The ministry also expects real wages to decline during 2015-2016 by 13 percent, and will not recover to the level of 2014 until the year 2025.
The rapid decline in the situation facing the majority of the population is accompanied by a further growth of social inequality. Every member of the governing board of the Rosneft oil corporation averaged a salary in 2015 of 336 million rubles ($4.3 million). At the same time, the average wage in Russia stood at 33,000 rubles ($425), or 1/850th of the income of the oligarchs running the state-controlled energy giant.
An ever growing number of the country’s inhabitants views the Soviet period positively. According to a recent survey by the Levada Center, when indicating their preferred economic model, 52 percent of respondents chose “state planning.” Only 26 percent chose a market economy based on private property, while 22 percent could not make up their minds.
Levada Center Director Lev Gudkov observed, “The guaranteed modest prosperity of the Soviet system has taken on a function of a past ‘normal.’ The contemporary situation is evaluated in comparison with the popular impressions of that memory.”
Another notable feature is a growth of moods of protest, which, while not yet taking on a political character, are attracting wider layers of the population and “gathering strength in the provinces,” according to a leading expert of social and economic programs of the Center of Social and Labor rights, Petr Biziukov.
“The two capitals [Moscow and Petersburg],” he notes, “account for just 15 percent of all protest actions. Regional centers [account for] another 40 percent. Oblast centers [account for] 27 percent, and small towns and villages [account for] 13 percent. This means that labor conflict is moving from the center to the periphery. In the past, strikes in the provinces were unusual. People in small towns were afraid to get the reputation of a scandal-monger or lose their jobs. The fact that they have begun to act tells us that they have overcome a certain amount of restraint.”

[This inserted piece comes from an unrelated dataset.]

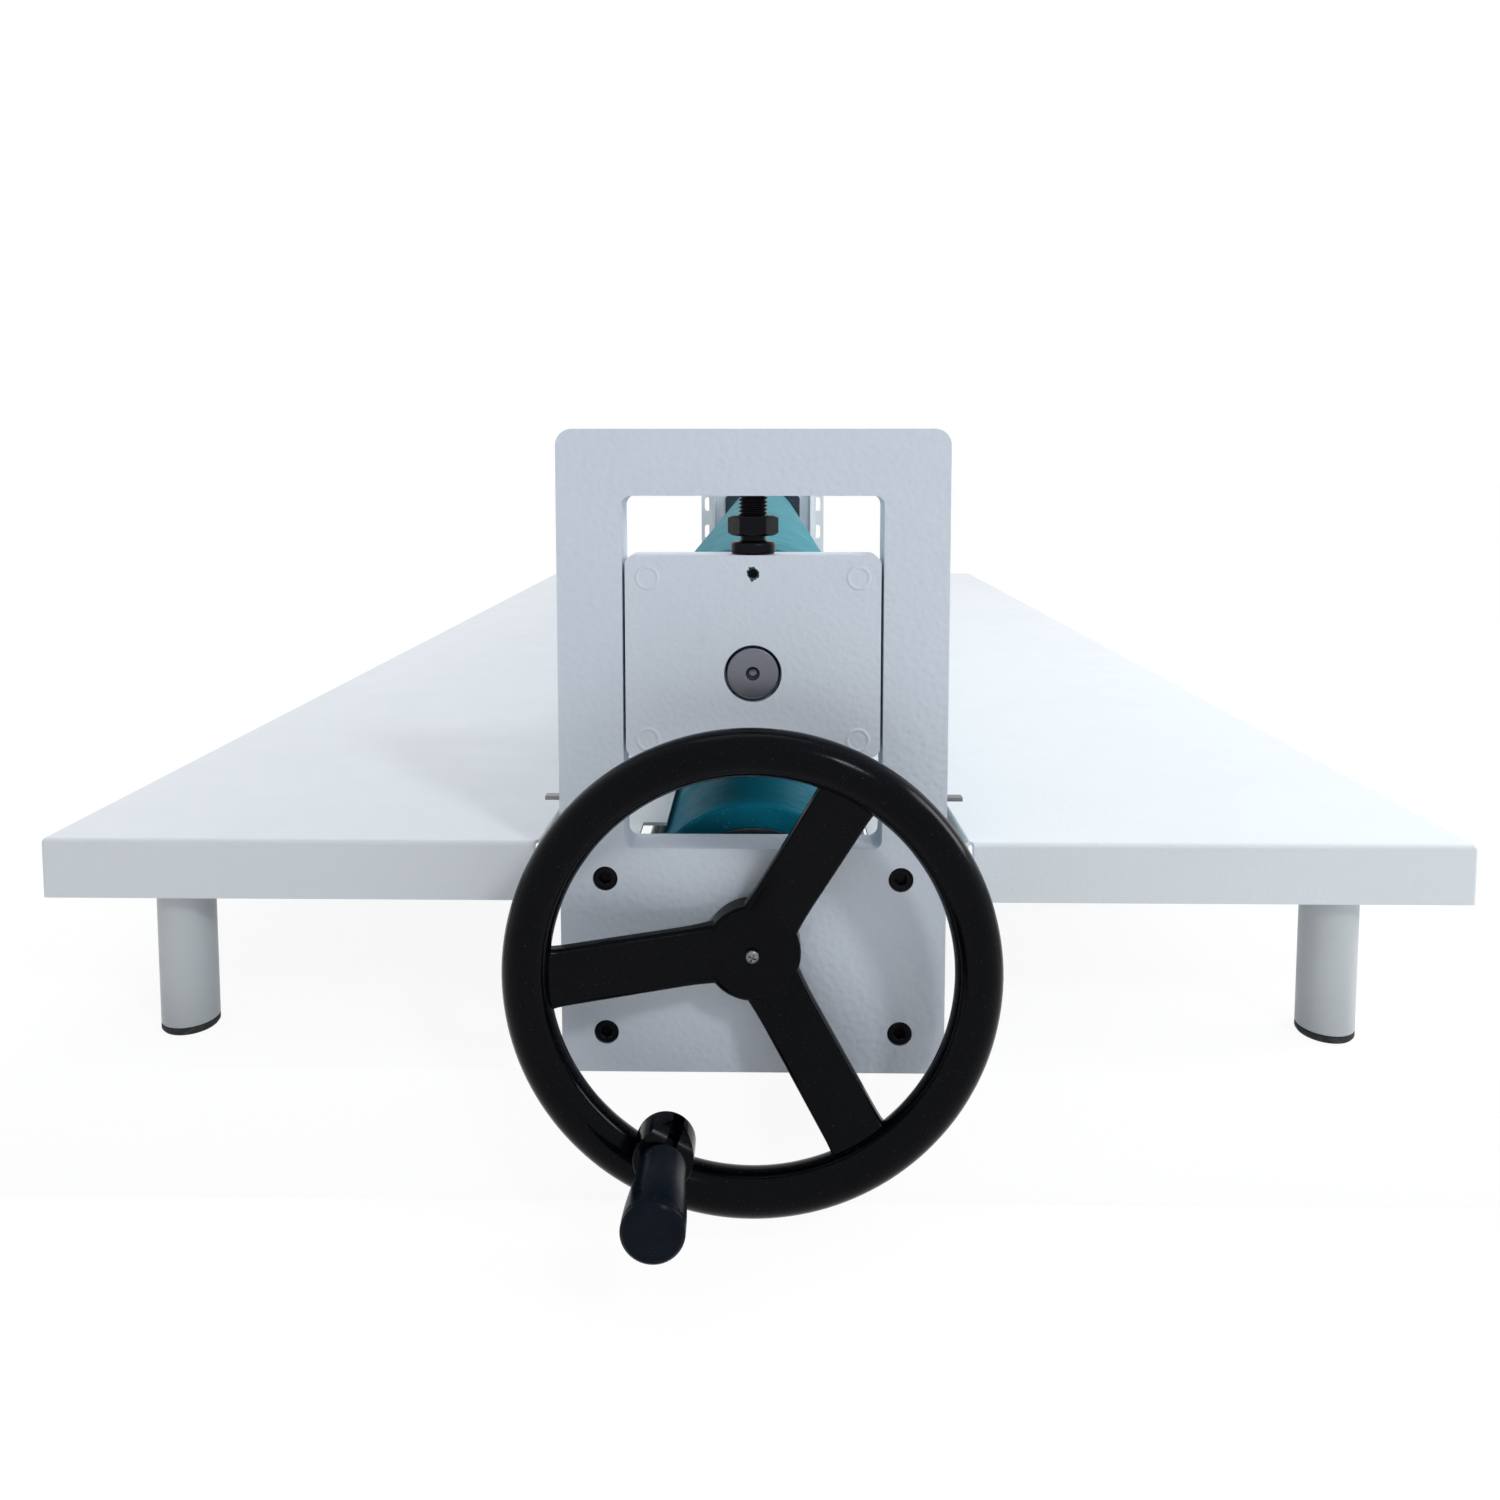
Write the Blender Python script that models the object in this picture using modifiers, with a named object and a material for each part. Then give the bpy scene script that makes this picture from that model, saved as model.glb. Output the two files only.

Biziukov went on to note that strikes are no longer just local. “The movement is changing form. In the past, the protests were very isolated. But last year we recorded a number of inter-regional actions. The most notable such action [was] the protests of long distance haulers. According to our data, 45 regions were affected by it. In May, there were the teachers’ strikes in 20 regions. Inter-regional protests are gaining ground. Whereas before, they involved at most 9 regions. Now, the number of simultaneously protesting regions is growing.”